The classification of the generated code depends mainly on the following question: Is the generated output human readable? Human readable source code won’t even take up much space in your repository and it might be very beneficial to ask for peer reviews on generated, but human readable, output. No matter how hard anyone tries, a code-generating script can become buggy and requires maintenance. In such cases it is always beneficial to jump just into the generated output, fix existing bugs right away, and fix the code-generating script whenever there’s some free time later on. Human readable code is easily hackable, and that’s a big advantage!

VCSs and peer reviews aren’t well suited for compressed/minified output or binary files. If readability is already a lost cause, then the generated code should become output of a build step and handled like any other artifact. The challenge then is to provide a stable pipeline with a certain amount of guarantee for the artifacts integrity. That means:

  • a stable and versioned input schema
  • a secure and reliable method to gather input data
  • automated tests of generated output
  • a notification system to track the inputs lifecycle

I’d personally favor to keep things simple, decrease maintenance and increase hackability.

Conclusion

In this post we barely scratched the surface of metaprogramming and covered one of the many techniques to reach a higher level of abstraction.
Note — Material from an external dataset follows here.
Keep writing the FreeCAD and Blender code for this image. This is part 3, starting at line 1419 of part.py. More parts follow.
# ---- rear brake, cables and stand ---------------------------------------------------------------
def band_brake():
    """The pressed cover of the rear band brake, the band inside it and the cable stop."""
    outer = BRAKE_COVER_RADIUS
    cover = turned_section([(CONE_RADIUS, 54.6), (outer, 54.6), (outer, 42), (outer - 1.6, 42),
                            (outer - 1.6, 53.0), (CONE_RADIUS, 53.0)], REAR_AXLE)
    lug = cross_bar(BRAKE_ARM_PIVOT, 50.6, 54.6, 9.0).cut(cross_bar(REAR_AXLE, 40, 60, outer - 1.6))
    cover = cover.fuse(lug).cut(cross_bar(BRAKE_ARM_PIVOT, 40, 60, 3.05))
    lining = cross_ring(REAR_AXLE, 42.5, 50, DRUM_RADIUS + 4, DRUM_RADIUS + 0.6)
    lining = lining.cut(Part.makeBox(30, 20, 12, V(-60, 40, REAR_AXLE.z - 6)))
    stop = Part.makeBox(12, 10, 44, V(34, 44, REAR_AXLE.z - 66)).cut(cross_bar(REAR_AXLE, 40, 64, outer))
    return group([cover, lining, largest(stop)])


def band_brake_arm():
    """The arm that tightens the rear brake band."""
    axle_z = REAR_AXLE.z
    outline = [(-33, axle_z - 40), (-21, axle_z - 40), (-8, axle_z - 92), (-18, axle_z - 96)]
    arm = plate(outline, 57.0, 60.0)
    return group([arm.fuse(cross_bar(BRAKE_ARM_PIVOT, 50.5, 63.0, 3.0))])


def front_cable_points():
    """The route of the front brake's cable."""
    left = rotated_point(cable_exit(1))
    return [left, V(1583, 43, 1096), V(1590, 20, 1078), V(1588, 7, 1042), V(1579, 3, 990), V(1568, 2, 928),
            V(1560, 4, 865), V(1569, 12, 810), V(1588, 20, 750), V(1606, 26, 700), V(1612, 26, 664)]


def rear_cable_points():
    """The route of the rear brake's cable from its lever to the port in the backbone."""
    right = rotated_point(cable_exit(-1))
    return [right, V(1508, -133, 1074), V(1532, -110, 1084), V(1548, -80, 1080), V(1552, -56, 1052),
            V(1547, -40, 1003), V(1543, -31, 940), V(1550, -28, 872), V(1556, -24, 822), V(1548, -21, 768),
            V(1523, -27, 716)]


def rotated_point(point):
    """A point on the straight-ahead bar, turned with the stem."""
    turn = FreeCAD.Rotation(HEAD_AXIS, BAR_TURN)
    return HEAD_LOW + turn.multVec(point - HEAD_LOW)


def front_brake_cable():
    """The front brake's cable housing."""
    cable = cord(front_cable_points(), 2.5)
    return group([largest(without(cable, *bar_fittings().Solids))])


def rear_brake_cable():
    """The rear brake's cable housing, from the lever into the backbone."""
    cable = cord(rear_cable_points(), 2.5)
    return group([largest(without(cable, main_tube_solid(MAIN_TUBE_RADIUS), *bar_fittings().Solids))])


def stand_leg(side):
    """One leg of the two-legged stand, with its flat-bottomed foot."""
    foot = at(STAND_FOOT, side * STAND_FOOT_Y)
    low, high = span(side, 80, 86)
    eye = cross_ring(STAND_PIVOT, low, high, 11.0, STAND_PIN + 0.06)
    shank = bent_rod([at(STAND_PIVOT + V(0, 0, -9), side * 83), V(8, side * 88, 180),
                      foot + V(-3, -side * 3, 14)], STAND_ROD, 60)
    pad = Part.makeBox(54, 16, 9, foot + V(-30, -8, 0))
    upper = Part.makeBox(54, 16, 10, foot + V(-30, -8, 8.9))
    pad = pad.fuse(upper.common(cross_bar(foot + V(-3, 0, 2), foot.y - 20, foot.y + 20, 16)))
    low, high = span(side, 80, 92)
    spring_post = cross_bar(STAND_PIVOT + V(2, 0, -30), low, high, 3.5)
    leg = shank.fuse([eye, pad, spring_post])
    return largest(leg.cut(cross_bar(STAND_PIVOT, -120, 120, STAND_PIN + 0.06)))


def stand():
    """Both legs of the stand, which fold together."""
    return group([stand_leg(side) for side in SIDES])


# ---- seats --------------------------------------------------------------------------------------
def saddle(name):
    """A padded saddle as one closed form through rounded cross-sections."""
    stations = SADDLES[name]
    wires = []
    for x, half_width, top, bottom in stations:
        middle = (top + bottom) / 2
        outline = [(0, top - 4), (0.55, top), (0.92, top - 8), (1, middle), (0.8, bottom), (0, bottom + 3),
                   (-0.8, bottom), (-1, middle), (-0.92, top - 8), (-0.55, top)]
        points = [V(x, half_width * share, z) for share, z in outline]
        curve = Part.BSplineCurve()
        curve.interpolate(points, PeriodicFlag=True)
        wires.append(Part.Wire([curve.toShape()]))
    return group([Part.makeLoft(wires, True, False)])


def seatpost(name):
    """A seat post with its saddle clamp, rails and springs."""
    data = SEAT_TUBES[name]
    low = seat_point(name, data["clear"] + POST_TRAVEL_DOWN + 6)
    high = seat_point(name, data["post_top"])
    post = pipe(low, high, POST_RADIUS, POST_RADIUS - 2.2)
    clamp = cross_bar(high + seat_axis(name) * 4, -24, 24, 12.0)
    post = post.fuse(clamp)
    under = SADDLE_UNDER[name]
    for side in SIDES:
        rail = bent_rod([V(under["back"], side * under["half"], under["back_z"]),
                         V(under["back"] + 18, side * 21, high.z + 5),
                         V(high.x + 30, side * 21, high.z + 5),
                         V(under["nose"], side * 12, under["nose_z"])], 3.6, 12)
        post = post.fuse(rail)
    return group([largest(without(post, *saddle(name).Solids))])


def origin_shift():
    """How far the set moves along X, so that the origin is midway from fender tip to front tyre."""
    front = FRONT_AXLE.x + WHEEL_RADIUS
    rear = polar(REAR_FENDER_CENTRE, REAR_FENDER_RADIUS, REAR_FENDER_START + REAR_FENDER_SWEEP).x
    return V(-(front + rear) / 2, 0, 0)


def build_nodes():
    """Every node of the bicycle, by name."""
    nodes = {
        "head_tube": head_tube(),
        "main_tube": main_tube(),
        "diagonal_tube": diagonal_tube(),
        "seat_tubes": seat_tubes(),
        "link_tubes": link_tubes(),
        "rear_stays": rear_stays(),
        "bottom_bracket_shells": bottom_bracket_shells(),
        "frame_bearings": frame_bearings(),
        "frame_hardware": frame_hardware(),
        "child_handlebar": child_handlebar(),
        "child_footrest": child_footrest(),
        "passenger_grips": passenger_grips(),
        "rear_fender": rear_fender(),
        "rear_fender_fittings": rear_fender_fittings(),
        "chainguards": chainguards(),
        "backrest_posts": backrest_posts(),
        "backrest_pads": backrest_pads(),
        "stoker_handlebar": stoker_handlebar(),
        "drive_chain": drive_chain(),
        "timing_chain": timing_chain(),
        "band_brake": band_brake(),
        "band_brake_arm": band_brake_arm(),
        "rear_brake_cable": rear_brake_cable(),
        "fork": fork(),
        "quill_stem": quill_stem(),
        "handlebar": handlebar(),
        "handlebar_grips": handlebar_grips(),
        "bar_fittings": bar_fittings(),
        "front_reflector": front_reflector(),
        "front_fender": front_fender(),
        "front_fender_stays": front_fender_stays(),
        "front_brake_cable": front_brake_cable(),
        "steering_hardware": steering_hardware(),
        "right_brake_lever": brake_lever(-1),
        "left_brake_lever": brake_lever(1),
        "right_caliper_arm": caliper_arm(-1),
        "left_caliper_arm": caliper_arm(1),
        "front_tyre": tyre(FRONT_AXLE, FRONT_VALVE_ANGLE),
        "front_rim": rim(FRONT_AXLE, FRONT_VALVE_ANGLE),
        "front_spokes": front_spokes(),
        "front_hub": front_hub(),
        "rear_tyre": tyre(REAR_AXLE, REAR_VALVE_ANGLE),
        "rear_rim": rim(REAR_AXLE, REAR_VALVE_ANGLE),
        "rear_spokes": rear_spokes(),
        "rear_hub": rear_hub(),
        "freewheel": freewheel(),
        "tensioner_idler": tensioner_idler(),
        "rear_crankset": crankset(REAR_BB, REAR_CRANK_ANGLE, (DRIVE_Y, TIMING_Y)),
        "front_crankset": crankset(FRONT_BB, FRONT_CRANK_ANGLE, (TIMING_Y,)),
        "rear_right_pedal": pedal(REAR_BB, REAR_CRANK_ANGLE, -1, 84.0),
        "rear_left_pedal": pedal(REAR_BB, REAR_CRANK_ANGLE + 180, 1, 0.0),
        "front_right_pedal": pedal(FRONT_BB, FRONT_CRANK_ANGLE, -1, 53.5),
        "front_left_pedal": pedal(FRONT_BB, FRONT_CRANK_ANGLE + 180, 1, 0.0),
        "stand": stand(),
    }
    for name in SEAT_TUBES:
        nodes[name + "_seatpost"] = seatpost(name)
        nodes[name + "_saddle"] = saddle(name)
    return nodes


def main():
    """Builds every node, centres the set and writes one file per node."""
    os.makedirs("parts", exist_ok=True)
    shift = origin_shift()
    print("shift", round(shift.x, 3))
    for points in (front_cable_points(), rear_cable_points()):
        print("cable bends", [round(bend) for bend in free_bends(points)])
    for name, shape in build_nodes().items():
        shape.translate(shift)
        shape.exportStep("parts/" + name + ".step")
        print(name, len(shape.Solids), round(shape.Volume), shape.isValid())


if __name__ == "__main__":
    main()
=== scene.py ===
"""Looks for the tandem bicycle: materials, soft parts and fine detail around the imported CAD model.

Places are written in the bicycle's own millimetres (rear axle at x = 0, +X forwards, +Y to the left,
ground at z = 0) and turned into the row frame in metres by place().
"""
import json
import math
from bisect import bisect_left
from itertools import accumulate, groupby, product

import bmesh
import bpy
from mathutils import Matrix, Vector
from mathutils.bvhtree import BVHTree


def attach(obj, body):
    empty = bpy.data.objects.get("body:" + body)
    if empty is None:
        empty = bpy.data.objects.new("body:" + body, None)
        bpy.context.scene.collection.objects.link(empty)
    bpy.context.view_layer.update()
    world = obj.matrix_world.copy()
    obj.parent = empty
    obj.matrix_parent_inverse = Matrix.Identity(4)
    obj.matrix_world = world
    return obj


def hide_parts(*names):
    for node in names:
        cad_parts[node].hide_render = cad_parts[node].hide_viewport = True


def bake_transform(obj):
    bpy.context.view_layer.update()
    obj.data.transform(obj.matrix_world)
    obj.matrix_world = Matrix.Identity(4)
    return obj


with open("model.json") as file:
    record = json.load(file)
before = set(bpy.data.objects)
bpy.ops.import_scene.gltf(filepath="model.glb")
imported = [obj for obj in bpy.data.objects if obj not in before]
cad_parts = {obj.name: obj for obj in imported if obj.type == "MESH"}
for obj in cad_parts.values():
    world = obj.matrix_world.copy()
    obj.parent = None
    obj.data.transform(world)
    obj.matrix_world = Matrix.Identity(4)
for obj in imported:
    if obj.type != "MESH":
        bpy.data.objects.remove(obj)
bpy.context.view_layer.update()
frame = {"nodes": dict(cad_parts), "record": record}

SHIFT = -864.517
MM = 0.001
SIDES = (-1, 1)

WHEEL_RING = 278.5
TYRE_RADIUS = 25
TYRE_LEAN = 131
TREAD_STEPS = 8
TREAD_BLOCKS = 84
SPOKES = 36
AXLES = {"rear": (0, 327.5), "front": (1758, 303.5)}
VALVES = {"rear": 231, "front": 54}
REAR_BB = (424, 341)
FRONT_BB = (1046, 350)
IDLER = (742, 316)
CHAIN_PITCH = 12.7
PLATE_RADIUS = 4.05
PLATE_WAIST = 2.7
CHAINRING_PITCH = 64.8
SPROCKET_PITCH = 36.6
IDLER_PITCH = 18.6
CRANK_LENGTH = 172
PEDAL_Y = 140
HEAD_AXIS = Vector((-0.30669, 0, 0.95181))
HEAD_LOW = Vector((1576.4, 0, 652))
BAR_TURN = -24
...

Metaprogramming with source code generation lets you work closely with the basic building blocks of a programming language where source code is just nothing but data. If you never wrote a source code generator before, I would highly recommend you to do so. I consider it a great addition to your professional toolbox of programming techniques, as it can avoid stupid errors and safe you a bunch of time in the long run.

We covered code generation via template literals, a template engine, a writer library, and even the TypeScript compiler API. With all the hype around LLMs it might even be worthwhile to add a method of code generation via generative AI… but that’s something for later, maybe.

Thank you for having a look and stepping through it with me!

And thank you, Mihail Georgescu, for feedback and proof reading this blog post!